In doing these things, SAA represents all archivists (not just its members) and speaks on behalf of the entire profession. It builds coalitions with other archival associations and allied professions to advocate on behalf of the profession and the entire heritage community. These are things a vibrant and vital professional association needs to do to be relevant to its members and society. While there is always room for improvement, SAA does these things well and continues to work hard in this arena.

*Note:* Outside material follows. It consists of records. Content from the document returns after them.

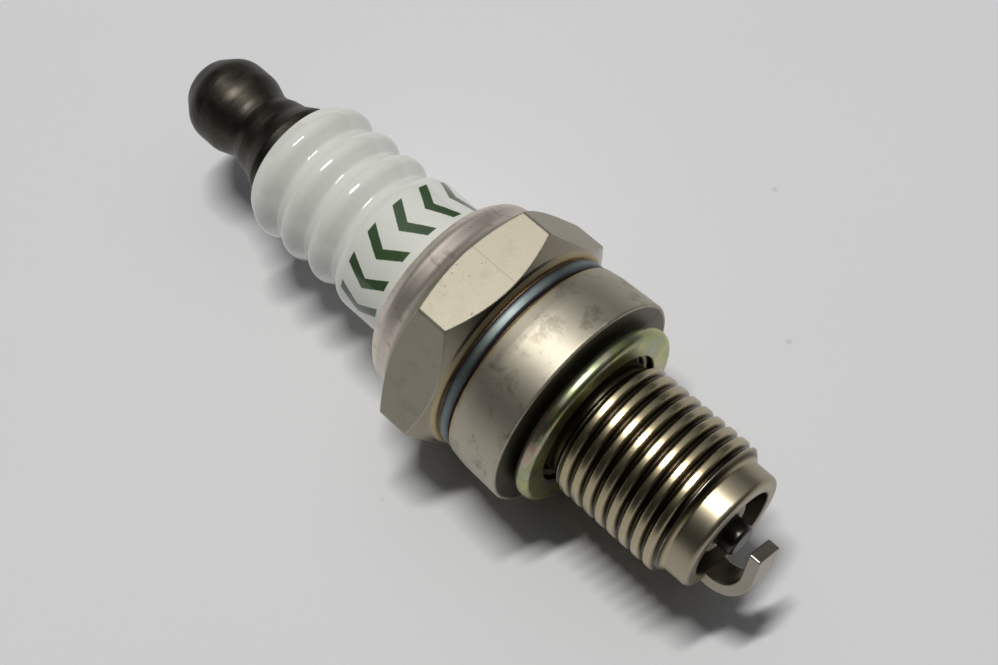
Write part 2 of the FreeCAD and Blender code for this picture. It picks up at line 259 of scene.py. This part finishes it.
def plated_steel():
    """Satin nickel plating: smudged barrel, pitted hex, heat-tinted bead, golden thread, and painted shade
    in the bore, thread roots, crevices, front face and top flat.
    """
    g = Graph("plated_steel")
    cloud = g.noise(0.28, 5.0, 0.62)
    grain = g.noise(9.0, 3.0, 0.7)
    colour = g.mix(cloud, (0.44, 0.400, 0.315), (0.56, 0.520, 0.425))

    barrel = g.band(g.x, BARREL_X[0], BARREL_X[1], 0.1)
    smudge = g.rise(g.noise(0.55, 6.0, 0.68, warp=0.25), 0.50, 0.68)
    stain = g.times(smudge, g.between(barrel, 0.20, 0.60))
    colour = g.mix(stain, colour, (0.20, 0.18, 0.14))

    creased = g.band(g.x, LIP_X[0], LIP_X[1], 0.3)
    creases = g.rise(g.noise(1.0, 4.0, 0.65, where=g.turned_place(0.5, 9.0)), 0.52, 0.70)
    # The lip is painted lighter and pinker all round: partly its own tint, partly a painted sheen. Its
    # crease marks are darker.
    colour = g.mix(creased, colour, g.mix(cloud, (0.76, 0.67, 0.60), (0.88, 0.80, 0.72)))
    colour = g.mix(g.times(creases, creased, 0.45), colour, (0.30, 0.24, 0.20))

    hexed = g.band(g.x, HEX_X[0], HEX_X[1], 0.1)
    pits = g.times(g.spots(2.3, 0.16), g.rise(g.noise(0.7, 2.0), 0.45, 0.6))
    pits = g.times(pits, g.between(hexed, 0.15, 0.8))
    colour = g.mix(pits, colour, (0.19, 0.17, 0.14))
    on_top = g.rise(g.z, FLAT_R - 0.10, FLAT_R - 0.02)
    line = g.times(g.band(g.y, SCRATCH_Y - 0.04, SCRATCH_Y + 0.04, 0.05), on_top)
    colour = g.mix(g.times(line, 0.4), colour, (0.24, 0.20, 0.16))
    # The hex is painted a little darker all round, and its top flat darker still: painted shade on the top
    # flat, which tames the lamp's highlight there.
    hex_tone_and_top_shade = g.times(hexed, g.between(on_top, 0.16, 0.34))
    colour = g.mix(hex_tone_and_top_shade, colour, (0.10, 0.09, 0.07))
    # The front chamfer is painted darker and browner: a painted dark reflection of the dim room in front of
    # the plug, with a brown tint.
    chamfer = g.times(g.band(g.x, CHAMFER_X[0], CHAMFER_X[1], 0.03), off_the_flats(g))
    colour = g.mix(g.times(chamfer, 0.45), colour, (0.13, 0.10, 0.06))
    colour = heat_tint(g, colour)

    threaded = g.band(g.x, THREAD_X[0] - 0.6, SHELL_END_X + 0.8, 0.2)
    golden = g.mix(cloud, (0.40, 0.335, 0.205), (0.51, 0.440, 0.290))
    # The thread's roots are painted dark: painted shade in the grooves.
    uneven_r = g.math("ADD", g.r, g.times(g.noise(0.6, 1.0), 0.06))
    thread_root_shade = g.rise(uneven_r, THREAD_CREST_R - 0.02, THREAD_ROOT_R + 0.12)
    thread_root_shade = g.times(thread_root_shade, g.band(g.x, THREAD_X[0], THREAD_X[1] - 0.2, 0.1))
    golden = g.mix(g.times(thread_root_shade, 0.95), golden, (0.055, 0.043, 0.026))
    colour = g.mix(threaded, colour, golden)

    # The barrel's front face and the neck behind the gasket are painted dark: painted shade between the
    # barrel and the gasket.
    behind_thread = g.times(g.band(g.x, -0.08, THREAD_X[0] + 0.1, 0.05), g.rise(g.x, 2.2, 1.9))
    front_face_and_neck_shade = g.times(behind_thread, g.rise(g.r, FRONT_FACE_R + 0.08, FRONT_FACE_R - 0.08))
    colour = g.mix(g.times(front_face_and_neck_shade, 0.80), colour, (0.060, 0.052, 0.040))
    # The shell's bore is painted dark: painted shade inside it.
    bore_shade = g.times(g.rise(g.r, SHELL_BORE_R + 0.30, SHELL_BORE_R), g.rise(g.x, -1.0, 1.0))
    colour = g.mix(bore_shade, colour, (0.10, 0.085, 0.065))

    eased = g.eased_normal(0.14)
    worn = g.times(g.edges(eased), g.rise(grain, 0.30, 0.55))
    colour = g.mix(g.times(worn, 0.6), colour, (0.86, 0.84, 0.78))
    # Crevices are painted darker: painted shade from ambient occlusion.
    colour = g.mix(g.times(g.crevice_shade(0.35), 0.7), colour, (0.05, 0.045, 0.035))
    pilot = g.rise(g.x, THREAD_X[1] - 0.1, THREAD_X[1] + 0.2)
    colour = g.mix(g.times(pilot, 0.5), colour, (0.36, 0.325, 0.27))

    rough = g.between(cloud, 0.44, 0.52)
    rough = g.between(hexed, rough, g.between(cloud, 0.48, 0.56))
    rough = g.between(stain, rough, 0.50)
    rough = g.between(chamfer, rough, 0.24)
    rough = g.between(creased, rough, 0.48)
    rough = g.between(threaded, rough, g.between(cloud, 0.26, 0.32))
    rough = g.between(pilot, rough, 0.38)
    rough = g.between(worn, rough, 0.30)
    rough = g.math("ADD", rough, g.swing(grain, 0.10))

    turning = g.noise(1.0, 4.0, 0.7, where=g.turned_place(9.0, 0.6))
    height = g.math("ADD", g.times(grain, 0.5), g.times(turning, g.between(hexed, 0.5, 0.1)))
    height = g.math("SUBTRACT", height, g.times(pits, 2.0))
    return g.surface(Base_Color=colour, Metallic=1.0, Roughness=rough, Normal=g.bump(height, 0.0035, eased))


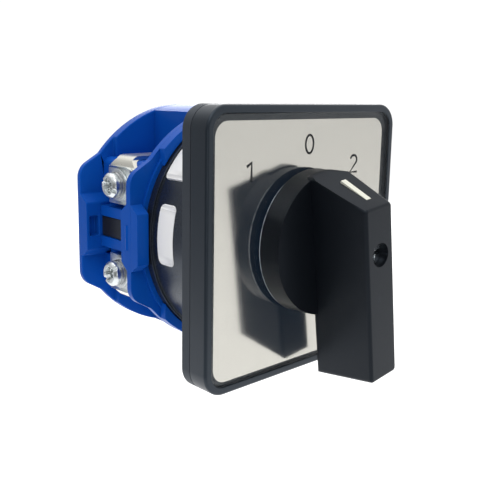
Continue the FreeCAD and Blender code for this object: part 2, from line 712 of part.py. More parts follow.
def pointer_box(play):
    half = s.pointerWide / 2 + play
    start = s.pointerOffset - play
    end = s.pointerOffset + s.pointerLength + play
    corners = [slope_spot(start, 0), slope_spot(end, 0), slope_spot(end, s.pointerThick + play),
               slope_spot(start, s.pointerThick + play)]
    return prism("side", corners, -half, half)


def on_bar_side(p, tail_y):
    """True on the two drafted sides of the bar."""
    share = (p.y - discFront.value) / (-s.barFront.value - discFront.value)
    wide = s.barWideBase.value + min(1.0, max(0.0, share)) * (barWideFront.value - s.barWideBase.value)
    return abs(abs(p.x) - wide / 2) < 1e-3


def make_handle_knob():
    disc = doc.addObject("Part::Cone", "Disc")
    bind(disc, "Radius1", s.discRadius - s.discTaper)
    bind(disc, "Radius2", s.discRadius)
    bind(disc, "Height", s.discDepth)
    disc.Placement = FreeCAD.Placement(FreeCAD.Vector(), TURNS["y"])
    bind(disc, "Placement.Base.y", discFront)
    boss = rod("y", discBack - s.discDepth / 2, -s.knobBossEnd, s.knobBossRadius)
    tail_y = plateFront - s.barTailGap
    profile = prism("side", [(tail_y, -s.barTailBack), (tail_y, barTop), (slopeStartY, barTop),
                             (-s.barFront, s.barNose), (-s.barFront, -s.barTailFront)],
                    -s.barWideBase, s.barWideBase)
    plan = prism("top", [(-s.barWideBase / 2, discFront), (-s.barWideBase / 2, tail_y),
                         (s.barWideBase / 2, tail_y), (s.barWideBase / 2, discFront),
                         (barWideFront / 2, -s.barFront), (-barWideFront / 2, -s.barFront)],
                 -s.barTailBack * 2, s.discRadius * 2)
    head_end = fuse(rod("y", -s.barFront * 2, tail_y + s.barWideBase, barTop - s.barStep),
                    box(-s.discRadius, s.discRadius, -s.barFront * 2, tail_y + s.barWideBase,
                        -s.barTailBack * 2, 0))
    bar = common(profile, plan, head_end)
    side_edges = lambda p: p.y < tail_y.value + 1e-3 and on_bar_side(p, tail_y)
    lengthwise = fillet_edges(bar, s.barEdgeRound, side_edges, skip=lambda p: p.y < 1e-3 - s.barFront.value)
    rounded = fillet_edges(lengthwise, s.barFaceRound, lambda p: p.y < 1e-3 - s.barFront.value)
    seat = s.barFront - s.handleScrewSink - s.handleScrewHeadHeight
    whole = cut(fuse(disc, boss, rounded),
                box(-(s.shaftSide / 2 + s.socketPlay), s.shaftSide / 2 + s.socketPlay,
                    -(s.shaftFront + s.socketPlay), 0, -(s.shaftSide / 2 + s.socketPlay),
                    s.shaftSide / 2 + s.socketPlay),
                rod("y", -s.barFront, -seat, s.handleScrewHead + s.screwPlay),
                rod("y", -s.barFront, -s.shaftFront, s.handleScrewRadius + s.screwPlay),
                pointer_box(s.socketPlay))
    label_piece(lean(whole), "handle_knob")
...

But for my money, it is in supportive advocacy that SAA can play its most impactful role. One of my political heroes was fond of saying all politics are local. For most of us advocacy is local and personal. At the local level, we should be our own best advocates. It is not reasonable from a resource perspective to expect SAA to get involved in local advocacy concerns. However, SAA can through its many programs and coalition-building with regional and local groups perform a vitally important role on the local level that is fundamental to the health of the profession.

SAA’s educational programs, online resources, advice, and other tools help archivists be informed, effective, and articulate advocates in their institutions, communities, and regions on behalf of archivists and the archival record. Rightly, SAA will always be the principal advocate for the profession writ large and broadly defined. But even more, it must leverage its array of education, publication, membership, and constituent group programs to assist us all in becoming the best local advocates we can be.

I believe this view of advocacy must drive the work of SAA leadership.